Picking a clay court is something of a departure for the Americans, but Courier said it was an easy decision to reach.
“We chose clay after consulting with the players when we found out we were hosting Great Britain,” Courier said. “Clay was the unanimous decision. We like to play on that surface. Thought it gave us the best chance.”
Traditionally, the U.S. has had good results playing Davis Cup on clay; they’ve played 89 ties on the surface for a 63-26 win-loss record. The Brits haven’t fared too badly on clay either, having played 104 Davis Cup ties on dirt for a 62-42 win-loss record.
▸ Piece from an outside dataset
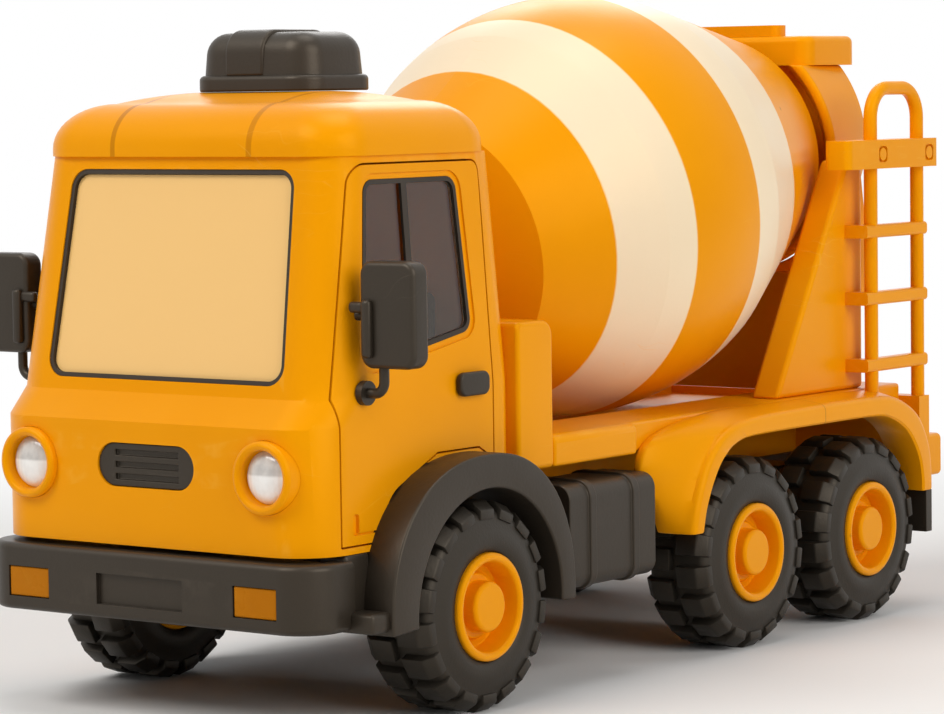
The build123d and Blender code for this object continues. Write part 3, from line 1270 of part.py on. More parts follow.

No other nations can go back as far together as the U.S. and Britain in Davis Cup competition. It was the two nations that vied for the first-ever Davis Cup title in 1900 – the U.S. won that initial outing, 3-0. Overall, the two nations have played 18 times in Davis Cup, with the U.S. winning 11 of those encounters. The last time they played was on British soil – in Birmingham, England, in 1999 – Courier defeated Greg Rusedski in the fifth-and-decisive rubber in a first-round encounter.
“We’re excited to be part of this rich history between the U.S. and Great Britain,” said Bob Bryan.
The U.S. has won a record 32 Davis Cup titles, with its last victory coming in 2007 against Russia. Great Britain has won the Cup on nine occasions, with its last victory back in 1936.